:: Scripts that build objects ::

# # #

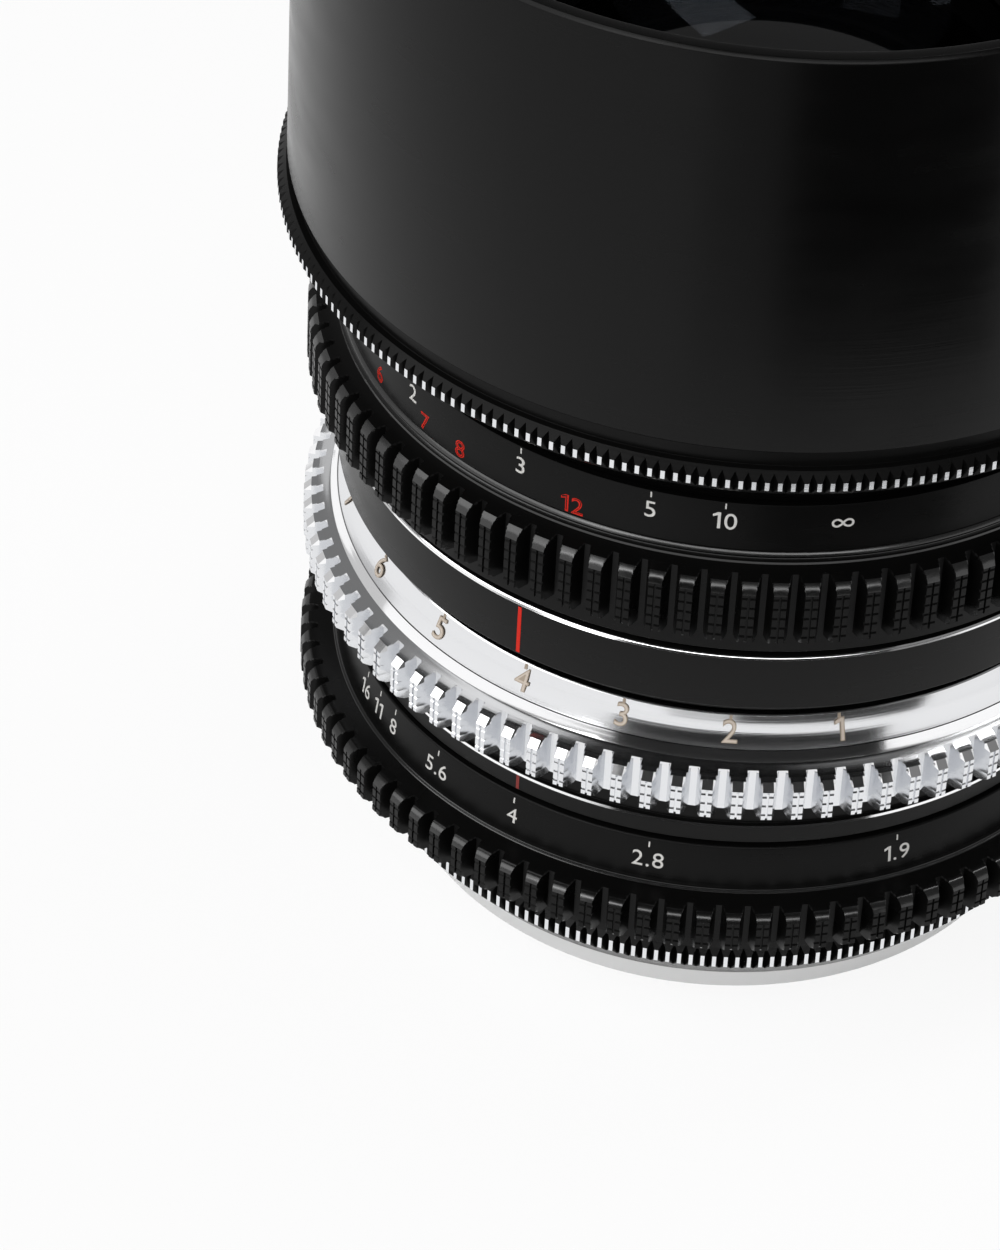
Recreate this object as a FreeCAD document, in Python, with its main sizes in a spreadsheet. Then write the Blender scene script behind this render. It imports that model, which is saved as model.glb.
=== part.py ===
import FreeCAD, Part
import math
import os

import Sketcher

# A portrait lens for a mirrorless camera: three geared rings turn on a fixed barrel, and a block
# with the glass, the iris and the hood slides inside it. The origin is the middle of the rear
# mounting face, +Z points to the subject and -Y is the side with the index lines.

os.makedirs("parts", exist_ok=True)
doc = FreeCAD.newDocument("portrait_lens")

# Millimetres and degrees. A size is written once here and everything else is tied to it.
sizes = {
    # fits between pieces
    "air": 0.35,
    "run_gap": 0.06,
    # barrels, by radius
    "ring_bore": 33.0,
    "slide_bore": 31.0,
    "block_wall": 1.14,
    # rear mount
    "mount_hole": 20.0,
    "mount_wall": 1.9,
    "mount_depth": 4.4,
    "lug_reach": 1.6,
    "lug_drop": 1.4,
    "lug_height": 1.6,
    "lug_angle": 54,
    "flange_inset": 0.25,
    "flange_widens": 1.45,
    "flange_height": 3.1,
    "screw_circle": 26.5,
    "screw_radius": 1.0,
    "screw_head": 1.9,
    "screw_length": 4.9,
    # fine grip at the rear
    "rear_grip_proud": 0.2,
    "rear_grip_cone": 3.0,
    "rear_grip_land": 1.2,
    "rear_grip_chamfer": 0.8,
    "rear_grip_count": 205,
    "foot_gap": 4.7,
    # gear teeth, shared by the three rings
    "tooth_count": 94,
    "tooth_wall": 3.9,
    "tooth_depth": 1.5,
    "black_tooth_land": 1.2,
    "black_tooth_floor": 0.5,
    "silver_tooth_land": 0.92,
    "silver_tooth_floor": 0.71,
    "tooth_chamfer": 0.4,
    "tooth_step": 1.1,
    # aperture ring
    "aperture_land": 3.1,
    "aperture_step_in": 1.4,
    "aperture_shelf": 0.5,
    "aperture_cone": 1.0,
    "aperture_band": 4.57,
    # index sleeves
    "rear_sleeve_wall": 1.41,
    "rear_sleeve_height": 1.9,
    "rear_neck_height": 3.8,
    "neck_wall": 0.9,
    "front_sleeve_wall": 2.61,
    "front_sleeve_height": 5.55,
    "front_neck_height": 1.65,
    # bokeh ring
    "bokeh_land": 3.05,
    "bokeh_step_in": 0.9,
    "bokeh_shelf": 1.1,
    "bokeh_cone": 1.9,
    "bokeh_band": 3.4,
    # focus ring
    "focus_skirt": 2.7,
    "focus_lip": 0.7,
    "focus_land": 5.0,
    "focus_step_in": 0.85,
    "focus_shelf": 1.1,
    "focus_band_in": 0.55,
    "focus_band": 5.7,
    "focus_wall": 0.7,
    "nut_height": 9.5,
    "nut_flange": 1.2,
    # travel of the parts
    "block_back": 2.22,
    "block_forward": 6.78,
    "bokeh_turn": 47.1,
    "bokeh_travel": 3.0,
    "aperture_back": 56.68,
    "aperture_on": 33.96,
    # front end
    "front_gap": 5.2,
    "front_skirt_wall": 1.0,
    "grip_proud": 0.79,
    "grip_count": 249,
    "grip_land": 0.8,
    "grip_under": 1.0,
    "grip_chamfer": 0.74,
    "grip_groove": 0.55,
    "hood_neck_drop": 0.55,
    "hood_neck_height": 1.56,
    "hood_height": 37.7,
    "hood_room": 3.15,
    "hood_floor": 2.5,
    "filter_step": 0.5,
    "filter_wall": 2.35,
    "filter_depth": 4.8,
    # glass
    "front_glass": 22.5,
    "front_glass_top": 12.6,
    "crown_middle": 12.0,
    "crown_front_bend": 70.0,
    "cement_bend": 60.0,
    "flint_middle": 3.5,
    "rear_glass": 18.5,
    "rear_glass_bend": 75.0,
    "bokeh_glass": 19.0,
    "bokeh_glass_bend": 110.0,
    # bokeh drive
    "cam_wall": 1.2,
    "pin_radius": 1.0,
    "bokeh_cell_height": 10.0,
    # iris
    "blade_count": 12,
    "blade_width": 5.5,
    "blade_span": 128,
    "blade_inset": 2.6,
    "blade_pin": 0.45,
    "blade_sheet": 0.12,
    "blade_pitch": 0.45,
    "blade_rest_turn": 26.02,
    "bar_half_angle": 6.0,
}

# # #

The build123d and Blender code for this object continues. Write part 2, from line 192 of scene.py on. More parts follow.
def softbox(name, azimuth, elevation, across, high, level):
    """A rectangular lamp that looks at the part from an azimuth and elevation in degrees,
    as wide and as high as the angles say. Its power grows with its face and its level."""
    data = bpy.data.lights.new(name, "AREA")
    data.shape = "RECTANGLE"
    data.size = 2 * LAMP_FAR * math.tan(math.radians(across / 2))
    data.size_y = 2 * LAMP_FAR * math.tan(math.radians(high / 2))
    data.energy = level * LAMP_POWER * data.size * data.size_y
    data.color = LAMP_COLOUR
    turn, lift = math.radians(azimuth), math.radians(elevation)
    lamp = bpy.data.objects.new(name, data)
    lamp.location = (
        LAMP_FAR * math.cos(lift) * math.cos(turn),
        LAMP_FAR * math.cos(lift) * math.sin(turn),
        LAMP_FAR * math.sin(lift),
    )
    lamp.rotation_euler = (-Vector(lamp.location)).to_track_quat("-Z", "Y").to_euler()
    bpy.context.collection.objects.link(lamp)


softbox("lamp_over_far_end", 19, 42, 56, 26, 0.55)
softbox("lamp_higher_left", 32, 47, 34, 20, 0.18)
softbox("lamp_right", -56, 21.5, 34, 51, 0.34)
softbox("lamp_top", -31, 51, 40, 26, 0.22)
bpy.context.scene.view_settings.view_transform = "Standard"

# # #

:: GIVEN PROBLEM ::
Everything from the line containing "Recreate this object" down to the line containing "import Sketcher" should be retyped exactly, both lines included, and nothing more.

:: WRITTEN RESPONSE ::
Recreate this object as a FreeCAD document, in Python, with its main sizes in a spreadsheet. Then write the Blender scene script behind this render. It imports that model, which is saved as model.glb.
=== part.py ===
import FreeCAD, Part
import math
import os

import Sketcher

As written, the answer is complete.